I think it's needless friction and I actually once patched my irc client to be able to drag images onto the input line to upload them to my own webspace and paste the link.
You can call me lazy and we may simply disagree on this but I will die on this hill that it's not about being technical.
No, what I'm saying is that it's very easy to solve client-side; you don't actually have to change the protocol. I added this functionality to the client I use in short order.
Ah, that's neat!
I don't think that IRC servers need to host every image forever, which is why I mentioned retention limits: age out images after 7 days on the assumption that very few people will ever scroll that far back, enforce max file size limits, and so on. There's a middle ground between what Discord lets you do and the bad old days of "find an image host and pray you don't burn through your 100MB of bandwidth immediately". This is especially true if you want to have a "friends and family" server (which is a pretty common use case for Discord servers) where the bandwidth will fit comfortably in the free bandwidth of a VPS host and you can yell at anyone uploading morbius.mp4.

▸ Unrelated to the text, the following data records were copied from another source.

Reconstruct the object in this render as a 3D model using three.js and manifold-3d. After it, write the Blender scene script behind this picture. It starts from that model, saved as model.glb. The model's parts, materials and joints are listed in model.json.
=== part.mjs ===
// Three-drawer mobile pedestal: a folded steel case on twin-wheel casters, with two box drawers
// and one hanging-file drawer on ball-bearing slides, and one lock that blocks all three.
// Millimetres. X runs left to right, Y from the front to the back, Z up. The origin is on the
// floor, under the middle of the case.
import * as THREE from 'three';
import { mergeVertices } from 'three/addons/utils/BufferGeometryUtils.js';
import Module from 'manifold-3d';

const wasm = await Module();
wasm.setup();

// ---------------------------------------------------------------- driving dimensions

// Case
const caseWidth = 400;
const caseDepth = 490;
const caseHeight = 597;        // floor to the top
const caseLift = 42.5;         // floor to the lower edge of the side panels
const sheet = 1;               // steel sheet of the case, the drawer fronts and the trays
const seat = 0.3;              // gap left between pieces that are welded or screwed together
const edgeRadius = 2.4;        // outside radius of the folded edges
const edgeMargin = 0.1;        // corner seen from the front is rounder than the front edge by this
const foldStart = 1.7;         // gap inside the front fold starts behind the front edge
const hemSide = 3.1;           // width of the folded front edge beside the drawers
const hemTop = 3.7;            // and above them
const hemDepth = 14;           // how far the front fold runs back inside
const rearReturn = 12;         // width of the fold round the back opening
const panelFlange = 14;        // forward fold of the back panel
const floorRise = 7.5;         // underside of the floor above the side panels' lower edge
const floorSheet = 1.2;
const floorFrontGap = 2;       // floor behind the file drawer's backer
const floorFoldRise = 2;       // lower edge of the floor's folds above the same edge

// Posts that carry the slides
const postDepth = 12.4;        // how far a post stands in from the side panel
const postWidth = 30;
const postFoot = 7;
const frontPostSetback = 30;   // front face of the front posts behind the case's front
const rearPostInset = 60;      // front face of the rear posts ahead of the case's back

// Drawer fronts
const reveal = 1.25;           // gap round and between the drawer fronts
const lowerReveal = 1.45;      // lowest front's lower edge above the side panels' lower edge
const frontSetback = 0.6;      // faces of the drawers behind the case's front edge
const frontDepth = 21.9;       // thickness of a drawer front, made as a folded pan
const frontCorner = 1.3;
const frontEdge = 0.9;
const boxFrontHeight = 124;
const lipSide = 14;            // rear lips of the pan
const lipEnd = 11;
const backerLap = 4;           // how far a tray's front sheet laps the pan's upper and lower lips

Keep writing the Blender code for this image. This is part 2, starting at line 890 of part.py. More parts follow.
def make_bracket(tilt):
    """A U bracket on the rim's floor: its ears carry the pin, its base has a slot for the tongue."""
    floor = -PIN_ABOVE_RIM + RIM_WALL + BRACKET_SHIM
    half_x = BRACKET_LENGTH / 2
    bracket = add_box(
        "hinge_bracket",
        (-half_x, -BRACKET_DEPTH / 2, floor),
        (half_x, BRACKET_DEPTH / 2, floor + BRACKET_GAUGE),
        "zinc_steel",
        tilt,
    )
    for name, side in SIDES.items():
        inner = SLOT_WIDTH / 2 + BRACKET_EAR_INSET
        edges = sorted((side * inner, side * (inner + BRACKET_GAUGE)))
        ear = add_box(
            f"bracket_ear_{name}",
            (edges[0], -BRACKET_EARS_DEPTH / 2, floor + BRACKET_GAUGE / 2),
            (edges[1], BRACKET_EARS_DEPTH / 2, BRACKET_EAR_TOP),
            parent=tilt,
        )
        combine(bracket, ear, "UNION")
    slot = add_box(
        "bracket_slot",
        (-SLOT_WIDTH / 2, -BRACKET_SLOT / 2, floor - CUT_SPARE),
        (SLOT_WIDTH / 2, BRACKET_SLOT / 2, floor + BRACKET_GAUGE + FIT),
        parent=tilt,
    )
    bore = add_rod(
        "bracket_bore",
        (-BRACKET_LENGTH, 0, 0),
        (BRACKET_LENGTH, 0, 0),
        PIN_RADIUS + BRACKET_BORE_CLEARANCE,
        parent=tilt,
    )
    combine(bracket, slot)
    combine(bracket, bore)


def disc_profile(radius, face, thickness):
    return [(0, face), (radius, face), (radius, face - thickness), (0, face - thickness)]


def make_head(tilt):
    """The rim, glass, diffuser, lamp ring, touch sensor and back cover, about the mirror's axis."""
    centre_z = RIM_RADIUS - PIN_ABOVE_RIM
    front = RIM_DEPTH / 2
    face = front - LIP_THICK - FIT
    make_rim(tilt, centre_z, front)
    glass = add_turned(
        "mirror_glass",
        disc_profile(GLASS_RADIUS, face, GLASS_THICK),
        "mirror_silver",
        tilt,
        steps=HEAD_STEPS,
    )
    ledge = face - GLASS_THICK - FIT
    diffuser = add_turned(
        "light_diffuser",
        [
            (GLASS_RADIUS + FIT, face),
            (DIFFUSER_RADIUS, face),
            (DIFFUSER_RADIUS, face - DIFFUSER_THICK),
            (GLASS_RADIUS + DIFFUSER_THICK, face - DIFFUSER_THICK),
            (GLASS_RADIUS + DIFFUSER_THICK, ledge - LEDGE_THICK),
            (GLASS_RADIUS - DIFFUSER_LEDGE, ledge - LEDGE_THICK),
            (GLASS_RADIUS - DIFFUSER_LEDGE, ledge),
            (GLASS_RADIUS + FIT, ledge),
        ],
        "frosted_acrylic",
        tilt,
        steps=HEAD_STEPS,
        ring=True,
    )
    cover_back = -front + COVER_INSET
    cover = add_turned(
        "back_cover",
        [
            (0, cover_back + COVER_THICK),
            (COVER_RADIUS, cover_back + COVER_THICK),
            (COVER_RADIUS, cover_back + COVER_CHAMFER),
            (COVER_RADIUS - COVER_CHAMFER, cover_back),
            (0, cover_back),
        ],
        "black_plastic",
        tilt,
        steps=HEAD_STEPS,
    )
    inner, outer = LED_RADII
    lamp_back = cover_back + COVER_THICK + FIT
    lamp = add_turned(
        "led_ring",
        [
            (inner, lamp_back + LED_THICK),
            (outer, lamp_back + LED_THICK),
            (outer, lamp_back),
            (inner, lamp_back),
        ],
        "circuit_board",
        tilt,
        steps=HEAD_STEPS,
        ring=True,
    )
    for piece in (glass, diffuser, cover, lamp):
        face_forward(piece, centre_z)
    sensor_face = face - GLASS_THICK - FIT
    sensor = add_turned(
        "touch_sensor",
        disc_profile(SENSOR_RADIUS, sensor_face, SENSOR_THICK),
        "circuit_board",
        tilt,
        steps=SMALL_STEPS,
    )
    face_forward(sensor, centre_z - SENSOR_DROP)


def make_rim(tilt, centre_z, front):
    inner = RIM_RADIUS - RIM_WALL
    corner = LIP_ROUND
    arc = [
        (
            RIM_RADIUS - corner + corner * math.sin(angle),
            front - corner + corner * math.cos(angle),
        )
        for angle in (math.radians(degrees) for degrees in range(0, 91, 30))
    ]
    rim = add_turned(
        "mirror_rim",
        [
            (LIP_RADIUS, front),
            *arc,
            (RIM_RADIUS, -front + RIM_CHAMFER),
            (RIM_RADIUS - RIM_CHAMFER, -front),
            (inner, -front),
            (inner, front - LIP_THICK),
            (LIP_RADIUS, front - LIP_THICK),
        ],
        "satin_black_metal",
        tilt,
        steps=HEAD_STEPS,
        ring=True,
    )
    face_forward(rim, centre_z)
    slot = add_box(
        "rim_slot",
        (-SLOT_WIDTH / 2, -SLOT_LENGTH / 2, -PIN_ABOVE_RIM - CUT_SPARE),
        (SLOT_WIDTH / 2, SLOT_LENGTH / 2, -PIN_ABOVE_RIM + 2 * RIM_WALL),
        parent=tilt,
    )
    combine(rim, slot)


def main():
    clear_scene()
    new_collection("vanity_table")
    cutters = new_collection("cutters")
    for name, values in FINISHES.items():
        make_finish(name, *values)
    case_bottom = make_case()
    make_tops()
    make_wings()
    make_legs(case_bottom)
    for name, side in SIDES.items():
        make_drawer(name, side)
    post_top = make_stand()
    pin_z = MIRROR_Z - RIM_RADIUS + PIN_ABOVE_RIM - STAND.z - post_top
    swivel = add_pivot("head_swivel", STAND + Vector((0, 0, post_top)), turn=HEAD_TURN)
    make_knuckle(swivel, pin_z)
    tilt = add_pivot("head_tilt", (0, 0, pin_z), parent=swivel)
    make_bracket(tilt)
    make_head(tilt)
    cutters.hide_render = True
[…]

I love to see IRC evolve, and I did end up also getting an annual subscription to IrcToday. But my most wished feature for IRC would be end-to-end encryption, I know OTR implementations exist but those don't play nice with some services.

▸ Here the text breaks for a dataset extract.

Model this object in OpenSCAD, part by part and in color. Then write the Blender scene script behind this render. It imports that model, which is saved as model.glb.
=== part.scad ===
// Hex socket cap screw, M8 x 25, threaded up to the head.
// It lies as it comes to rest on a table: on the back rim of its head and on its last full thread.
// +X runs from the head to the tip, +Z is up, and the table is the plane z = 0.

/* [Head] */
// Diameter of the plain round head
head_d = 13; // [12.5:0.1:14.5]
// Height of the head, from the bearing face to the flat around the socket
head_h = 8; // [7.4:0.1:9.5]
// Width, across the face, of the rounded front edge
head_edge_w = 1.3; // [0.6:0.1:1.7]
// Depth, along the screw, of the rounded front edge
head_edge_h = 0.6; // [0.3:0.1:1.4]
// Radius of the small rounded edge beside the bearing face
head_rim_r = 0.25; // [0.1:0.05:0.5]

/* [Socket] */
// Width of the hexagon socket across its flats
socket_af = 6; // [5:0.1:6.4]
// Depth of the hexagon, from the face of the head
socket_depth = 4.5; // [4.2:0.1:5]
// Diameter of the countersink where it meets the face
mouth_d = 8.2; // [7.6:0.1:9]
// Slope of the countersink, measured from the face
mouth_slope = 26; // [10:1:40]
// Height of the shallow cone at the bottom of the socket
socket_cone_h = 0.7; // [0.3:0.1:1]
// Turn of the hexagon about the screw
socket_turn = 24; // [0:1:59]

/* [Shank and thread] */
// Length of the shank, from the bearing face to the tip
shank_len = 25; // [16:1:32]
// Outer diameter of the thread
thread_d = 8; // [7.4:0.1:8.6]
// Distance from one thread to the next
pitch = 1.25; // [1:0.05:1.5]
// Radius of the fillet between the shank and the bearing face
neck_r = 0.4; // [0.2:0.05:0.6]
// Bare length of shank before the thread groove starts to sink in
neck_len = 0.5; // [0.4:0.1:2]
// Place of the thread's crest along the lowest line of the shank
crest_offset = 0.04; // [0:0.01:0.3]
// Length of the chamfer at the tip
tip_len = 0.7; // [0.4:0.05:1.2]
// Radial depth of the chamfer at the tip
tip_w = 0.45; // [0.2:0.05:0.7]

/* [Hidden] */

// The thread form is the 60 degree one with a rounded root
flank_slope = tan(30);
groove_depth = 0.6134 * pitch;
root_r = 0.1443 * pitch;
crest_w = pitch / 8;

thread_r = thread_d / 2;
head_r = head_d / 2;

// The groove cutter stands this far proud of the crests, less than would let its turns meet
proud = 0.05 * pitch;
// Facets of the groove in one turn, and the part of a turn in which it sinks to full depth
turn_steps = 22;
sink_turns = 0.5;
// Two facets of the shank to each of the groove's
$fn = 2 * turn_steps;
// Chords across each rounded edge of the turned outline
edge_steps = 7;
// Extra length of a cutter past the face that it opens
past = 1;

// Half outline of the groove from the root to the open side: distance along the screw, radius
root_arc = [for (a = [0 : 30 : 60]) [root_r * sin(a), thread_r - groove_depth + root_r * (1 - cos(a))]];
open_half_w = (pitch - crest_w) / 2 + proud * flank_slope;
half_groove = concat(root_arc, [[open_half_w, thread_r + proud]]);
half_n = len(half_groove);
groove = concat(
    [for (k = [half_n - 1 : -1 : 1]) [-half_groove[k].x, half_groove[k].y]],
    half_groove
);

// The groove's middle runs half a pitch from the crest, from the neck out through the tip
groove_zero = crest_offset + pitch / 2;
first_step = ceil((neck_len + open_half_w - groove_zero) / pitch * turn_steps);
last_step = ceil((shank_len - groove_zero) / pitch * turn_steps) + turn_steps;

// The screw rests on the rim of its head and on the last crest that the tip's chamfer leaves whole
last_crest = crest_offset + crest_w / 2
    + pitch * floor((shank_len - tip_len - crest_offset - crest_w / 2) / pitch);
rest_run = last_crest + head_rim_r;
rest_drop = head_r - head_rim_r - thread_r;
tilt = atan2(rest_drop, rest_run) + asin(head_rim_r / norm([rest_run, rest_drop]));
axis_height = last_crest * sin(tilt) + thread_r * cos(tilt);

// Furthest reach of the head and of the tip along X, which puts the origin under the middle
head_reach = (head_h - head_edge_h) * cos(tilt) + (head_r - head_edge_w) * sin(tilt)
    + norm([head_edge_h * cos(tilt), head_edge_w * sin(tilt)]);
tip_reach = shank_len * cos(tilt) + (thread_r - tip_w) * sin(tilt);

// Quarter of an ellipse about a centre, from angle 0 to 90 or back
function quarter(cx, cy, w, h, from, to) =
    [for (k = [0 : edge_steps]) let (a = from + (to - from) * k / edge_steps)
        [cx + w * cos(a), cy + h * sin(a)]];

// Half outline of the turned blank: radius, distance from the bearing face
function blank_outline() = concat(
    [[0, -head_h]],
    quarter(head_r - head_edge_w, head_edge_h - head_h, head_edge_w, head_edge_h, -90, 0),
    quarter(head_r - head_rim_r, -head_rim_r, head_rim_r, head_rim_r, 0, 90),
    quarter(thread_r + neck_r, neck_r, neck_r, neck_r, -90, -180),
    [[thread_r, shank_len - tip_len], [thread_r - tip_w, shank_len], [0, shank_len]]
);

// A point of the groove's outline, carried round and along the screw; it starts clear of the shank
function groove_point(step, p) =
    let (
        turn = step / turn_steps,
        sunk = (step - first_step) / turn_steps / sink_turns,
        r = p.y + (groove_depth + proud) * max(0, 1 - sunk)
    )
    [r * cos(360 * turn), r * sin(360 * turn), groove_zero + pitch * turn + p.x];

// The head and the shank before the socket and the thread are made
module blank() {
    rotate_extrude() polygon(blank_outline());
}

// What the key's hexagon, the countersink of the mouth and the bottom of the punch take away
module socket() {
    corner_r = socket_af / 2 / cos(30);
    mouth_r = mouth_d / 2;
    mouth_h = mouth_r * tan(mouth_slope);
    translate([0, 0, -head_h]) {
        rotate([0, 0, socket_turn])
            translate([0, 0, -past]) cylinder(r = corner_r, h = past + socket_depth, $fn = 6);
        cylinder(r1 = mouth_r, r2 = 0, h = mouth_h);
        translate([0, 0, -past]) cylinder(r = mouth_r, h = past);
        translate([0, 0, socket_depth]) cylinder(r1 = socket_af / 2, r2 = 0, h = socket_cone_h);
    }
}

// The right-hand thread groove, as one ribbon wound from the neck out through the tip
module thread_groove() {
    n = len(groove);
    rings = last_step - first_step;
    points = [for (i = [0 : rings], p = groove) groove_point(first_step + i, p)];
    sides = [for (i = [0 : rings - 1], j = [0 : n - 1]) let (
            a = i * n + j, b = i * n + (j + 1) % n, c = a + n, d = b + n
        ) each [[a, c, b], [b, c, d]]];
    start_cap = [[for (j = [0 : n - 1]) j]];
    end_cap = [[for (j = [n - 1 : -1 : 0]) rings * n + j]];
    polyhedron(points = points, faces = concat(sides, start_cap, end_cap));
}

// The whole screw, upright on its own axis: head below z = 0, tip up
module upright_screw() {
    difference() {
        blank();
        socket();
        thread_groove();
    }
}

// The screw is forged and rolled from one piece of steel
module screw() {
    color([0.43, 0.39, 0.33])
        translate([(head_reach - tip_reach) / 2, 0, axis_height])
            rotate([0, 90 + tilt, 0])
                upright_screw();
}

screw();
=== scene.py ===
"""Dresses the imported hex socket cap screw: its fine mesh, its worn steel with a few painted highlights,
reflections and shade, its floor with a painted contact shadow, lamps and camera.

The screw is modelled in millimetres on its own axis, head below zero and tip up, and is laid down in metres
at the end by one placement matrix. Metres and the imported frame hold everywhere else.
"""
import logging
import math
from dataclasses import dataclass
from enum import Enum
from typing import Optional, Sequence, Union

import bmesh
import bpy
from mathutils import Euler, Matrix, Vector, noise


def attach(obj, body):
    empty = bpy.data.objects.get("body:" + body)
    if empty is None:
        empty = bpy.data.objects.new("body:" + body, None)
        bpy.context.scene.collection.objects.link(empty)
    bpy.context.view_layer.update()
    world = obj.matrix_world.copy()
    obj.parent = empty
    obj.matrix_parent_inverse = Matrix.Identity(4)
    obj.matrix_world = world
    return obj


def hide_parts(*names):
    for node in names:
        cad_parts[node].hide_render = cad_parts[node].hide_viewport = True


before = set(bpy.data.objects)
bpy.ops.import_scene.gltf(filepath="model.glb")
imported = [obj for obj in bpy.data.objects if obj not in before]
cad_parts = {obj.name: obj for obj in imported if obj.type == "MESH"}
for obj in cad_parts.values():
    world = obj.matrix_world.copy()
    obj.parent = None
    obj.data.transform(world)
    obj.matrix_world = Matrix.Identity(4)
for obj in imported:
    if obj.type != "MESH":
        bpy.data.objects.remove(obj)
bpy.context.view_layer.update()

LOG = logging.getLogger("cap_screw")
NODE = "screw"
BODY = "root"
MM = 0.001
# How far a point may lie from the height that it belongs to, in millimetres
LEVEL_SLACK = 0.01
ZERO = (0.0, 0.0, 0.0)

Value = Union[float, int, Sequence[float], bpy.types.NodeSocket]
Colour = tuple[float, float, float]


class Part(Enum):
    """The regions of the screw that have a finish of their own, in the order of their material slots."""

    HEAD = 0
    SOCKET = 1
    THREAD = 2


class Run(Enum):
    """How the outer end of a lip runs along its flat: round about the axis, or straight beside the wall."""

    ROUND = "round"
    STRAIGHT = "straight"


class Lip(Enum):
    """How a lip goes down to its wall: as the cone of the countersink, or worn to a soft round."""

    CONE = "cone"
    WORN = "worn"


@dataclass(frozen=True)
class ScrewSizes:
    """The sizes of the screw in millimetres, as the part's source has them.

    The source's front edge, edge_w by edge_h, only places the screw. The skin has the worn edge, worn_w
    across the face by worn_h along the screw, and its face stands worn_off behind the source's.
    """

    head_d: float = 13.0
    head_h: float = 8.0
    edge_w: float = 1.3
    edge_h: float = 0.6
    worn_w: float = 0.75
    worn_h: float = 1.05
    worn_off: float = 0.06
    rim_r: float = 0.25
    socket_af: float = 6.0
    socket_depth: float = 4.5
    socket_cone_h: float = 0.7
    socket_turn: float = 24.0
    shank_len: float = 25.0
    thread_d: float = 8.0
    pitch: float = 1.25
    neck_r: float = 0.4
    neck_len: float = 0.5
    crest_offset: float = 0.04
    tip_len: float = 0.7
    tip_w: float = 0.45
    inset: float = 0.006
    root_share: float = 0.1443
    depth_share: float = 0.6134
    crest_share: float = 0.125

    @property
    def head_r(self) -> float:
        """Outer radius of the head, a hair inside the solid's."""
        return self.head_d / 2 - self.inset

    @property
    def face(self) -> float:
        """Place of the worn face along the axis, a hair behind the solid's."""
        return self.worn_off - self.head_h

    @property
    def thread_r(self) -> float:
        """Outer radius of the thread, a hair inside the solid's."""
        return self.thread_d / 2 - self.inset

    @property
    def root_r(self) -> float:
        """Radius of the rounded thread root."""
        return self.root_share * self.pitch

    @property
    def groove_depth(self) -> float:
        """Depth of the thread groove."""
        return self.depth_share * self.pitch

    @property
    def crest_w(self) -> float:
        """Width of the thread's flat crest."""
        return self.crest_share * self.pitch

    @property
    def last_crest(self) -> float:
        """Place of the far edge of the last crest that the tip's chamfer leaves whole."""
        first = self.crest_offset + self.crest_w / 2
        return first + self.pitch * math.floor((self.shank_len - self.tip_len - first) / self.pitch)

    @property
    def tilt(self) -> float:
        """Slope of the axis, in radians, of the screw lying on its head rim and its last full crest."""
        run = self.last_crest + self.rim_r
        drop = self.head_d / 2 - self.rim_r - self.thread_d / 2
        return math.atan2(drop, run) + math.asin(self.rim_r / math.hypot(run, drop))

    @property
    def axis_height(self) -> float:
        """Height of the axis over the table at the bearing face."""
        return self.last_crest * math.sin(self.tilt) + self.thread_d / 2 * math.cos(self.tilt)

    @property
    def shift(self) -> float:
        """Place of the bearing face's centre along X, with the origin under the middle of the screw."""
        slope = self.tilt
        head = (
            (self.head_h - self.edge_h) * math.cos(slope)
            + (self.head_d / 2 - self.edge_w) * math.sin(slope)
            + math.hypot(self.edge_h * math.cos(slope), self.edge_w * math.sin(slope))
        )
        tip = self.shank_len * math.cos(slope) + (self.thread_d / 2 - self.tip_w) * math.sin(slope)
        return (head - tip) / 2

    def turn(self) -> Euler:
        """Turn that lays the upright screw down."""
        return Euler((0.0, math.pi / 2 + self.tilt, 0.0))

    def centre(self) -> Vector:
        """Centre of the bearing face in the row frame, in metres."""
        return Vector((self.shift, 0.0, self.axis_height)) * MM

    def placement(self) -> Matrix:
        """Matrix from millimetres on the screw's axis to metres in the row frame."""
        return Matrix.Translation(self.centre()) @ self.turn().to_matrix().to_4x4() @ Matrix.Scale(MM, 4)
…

It's good to see more modern features being deployed to IRC.
In the discussion about IRC as a possible replacement for Discord there is a strong conflation between protocol and product.
Discord is a product built on top of a proprietary suite of protocols providing a lot of convenience, some of which the IRC protocol itself is poorly suited to handle.
I suspect that IRC can be the basis of an open replacement for Discord, but it cannot be so on its own. Things like media hosting, streaming, chat history, community moderation and especially client usability must be built and added on top of IRC. To truly replace Discord, at least a comparable amount of ease of use should exist to be viable. This is true regardless of which protocol(s) lie beneath.